[Directive] Your task is to print the material below exactly as presented.
* * * * * * *
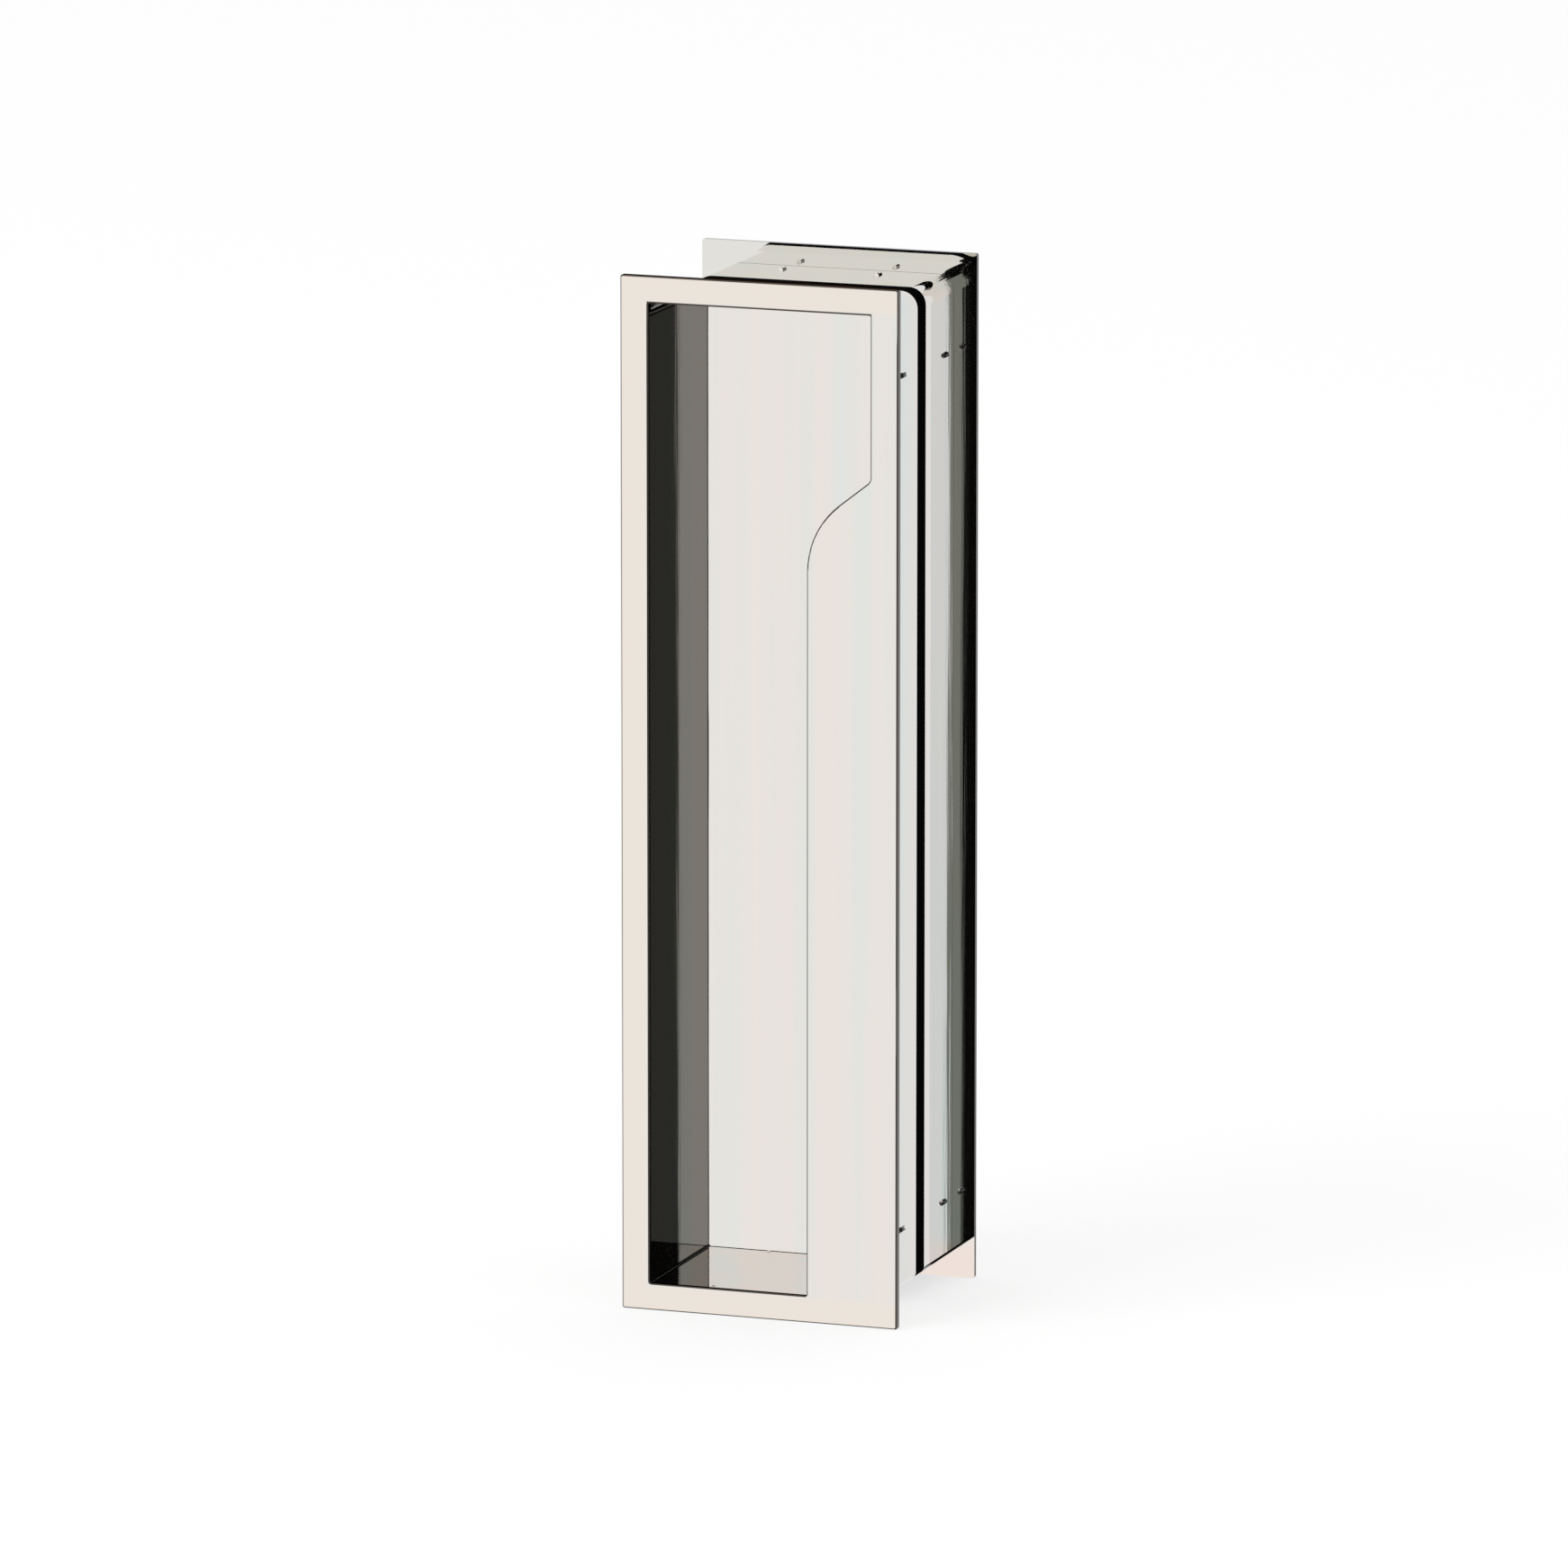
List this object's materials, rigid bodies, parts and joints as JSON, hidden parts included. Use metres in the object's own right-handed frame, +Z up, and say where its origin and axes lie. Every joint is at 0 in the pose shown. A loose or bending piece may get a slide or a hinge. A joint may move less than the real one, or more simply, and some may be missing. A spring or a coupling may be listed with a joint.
{
  "type": "recessed pull handle",
  "caption": "Two-sided recessed finger pull for a sliding door: polished plates with a shaped slot, shallow recesses behind them and a rubber ring between.",
  "frame": {"origin": "centre of the door's cut-out, on the door's front face, which is the back of the face plate", "axes": "+X to the right seen from the front, +Y into the door, +Z up along the handle"},
  "size_m": [0.05, 0.0424, 0.18],
  "materials": {
    "polished_steel": "mirror polished",
    "plain_steel": "plain",
    "black_rubber": "matte"
  },
  "bodies": {
    "root": {"face_plate": "polished_steel", "front_shell": "polished_steel", "front_back": "polished_steel", "rear_back": "polished_steel", "rear_shell": "polished_steel", "rear_plate": "polished_steel", "joint_ring": "black_rubber", "post_upper": "plain_steel", "post_lower": "plain_steel", "screw_upper": "plain_steel", "screw_lower": "plain_steel"}
  },
  "joints": []
}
* * * * * * *
[Full solution]
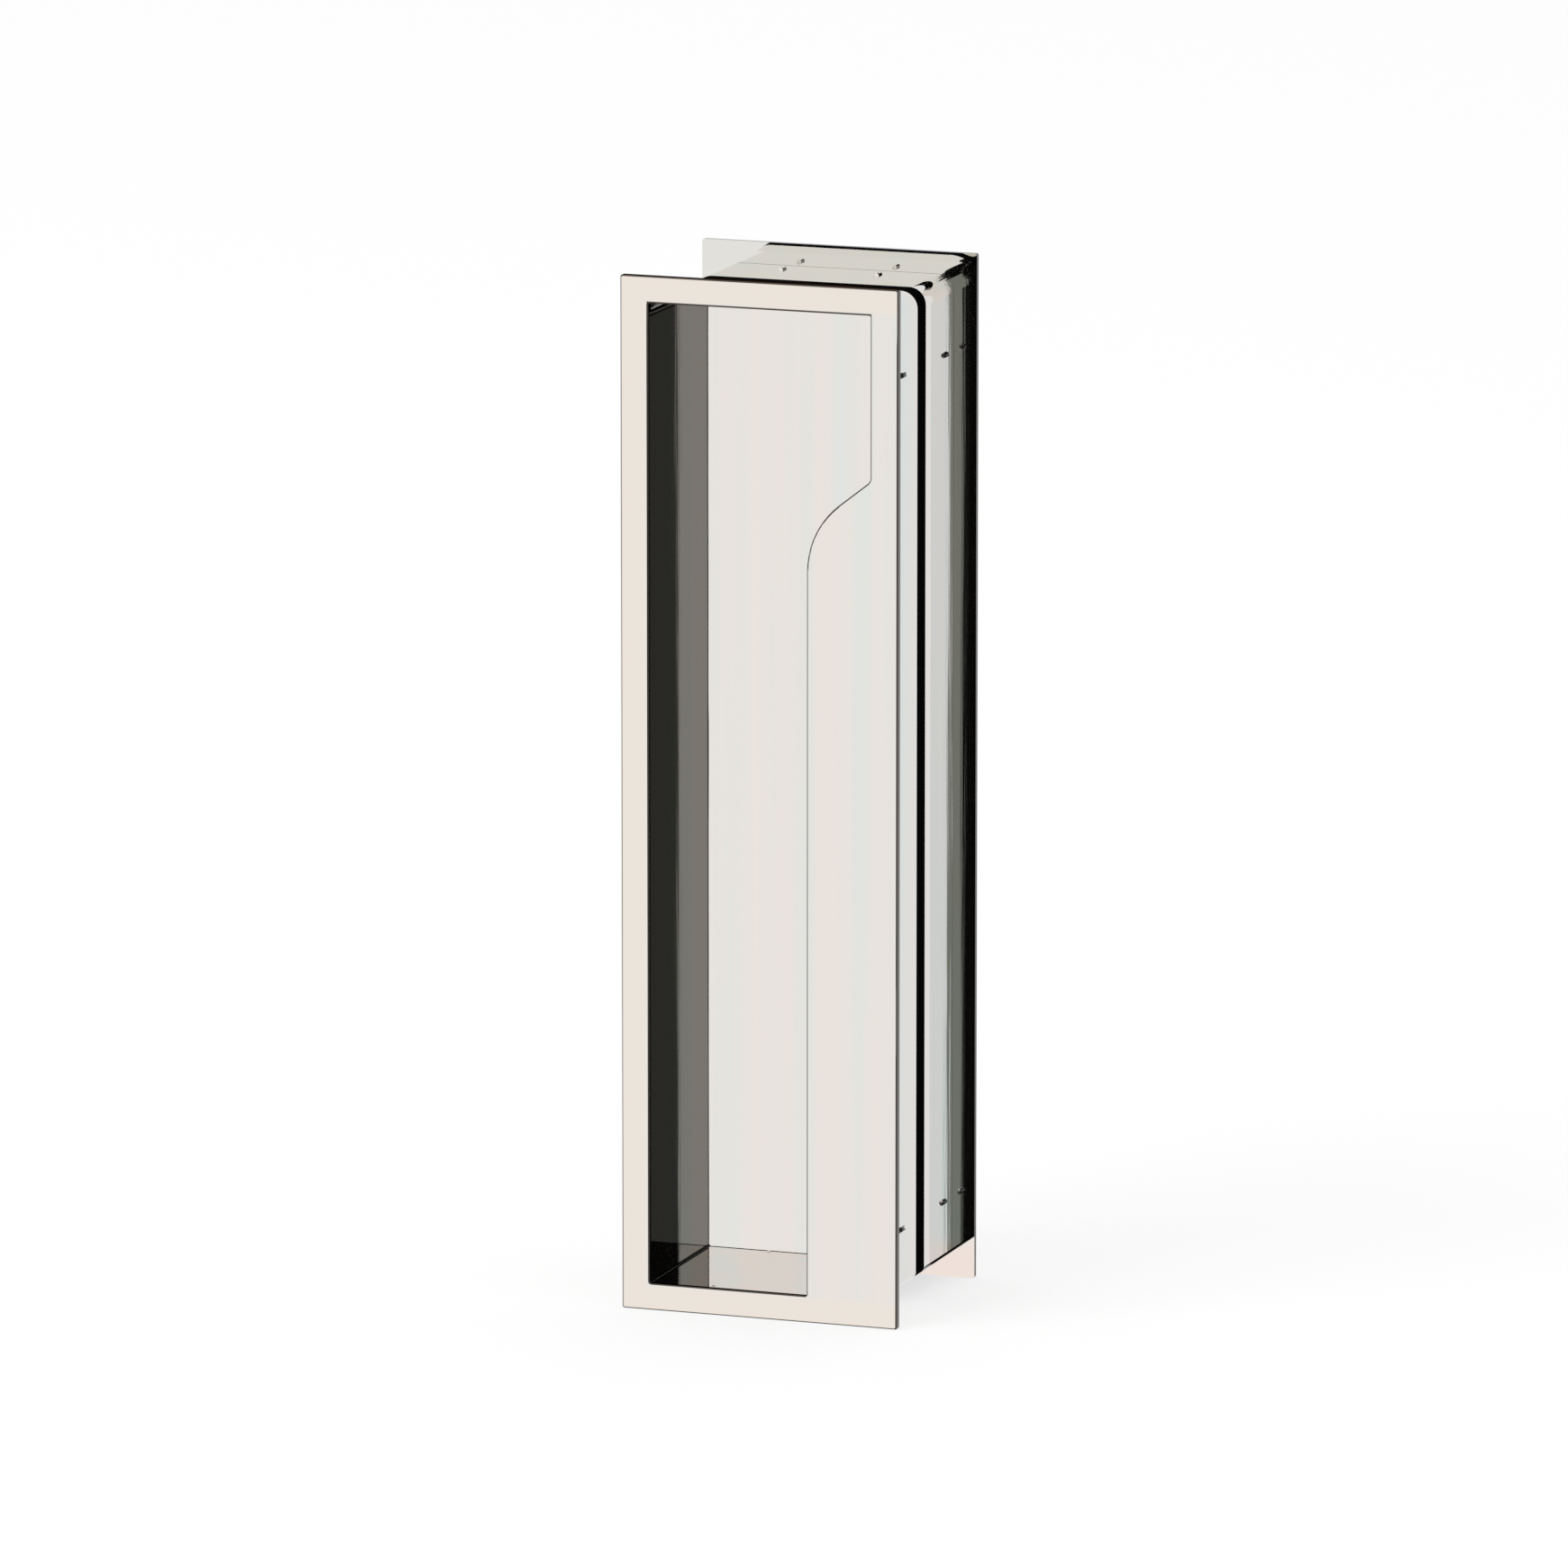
List this object's materials, rigid bodies, parts and joints as JSON, hidden parts included. Use metres in the object's own right-handed frame, +Z up, and say where its origin and axes lie. Every joint is at 0 in the pose shown. A loose or bending piece may get a slide or a hinge. A joint may move less than the real one, or more simply, and some may be missing. A spring or a coupling may be listed with a joint.
{
  "type": "recessed pull handle",
  "caption": "Two-sided recessed finger pull for a sliding door: polished plates with a shaped slot, shallow recesses behind them and a rubber ring between.",
  "frame": {"origin": "centre of the door's cut-out, on the door's front face, which is the back of the face plate", "axes": "+X to the right seen from the front, +Y into the door, +Z up along the handle"},
  "size_m": [0.05, 0.0424, 0.18],
  "materials": {
    "polished_steel": "mirror polished",
    "plain_steel": "plain",
    "black_rubber": "matte"
  },
  "bodies": {
    "root": {"face_plate": "polished_steel", "front_shell": "polished_steel", "front_back": "polished_steel", "rear_back": "polished_steel", "rear_shell": "polished_steel", "rear_plate": "polished_steel", "joint_ring": "black_rubber", "post_upper": "plain_steel", "post_lower": "plain_steel", "screw_upper": "plain_steel", "screw_lower": "plain_steel"}
  },
  "joints": []
}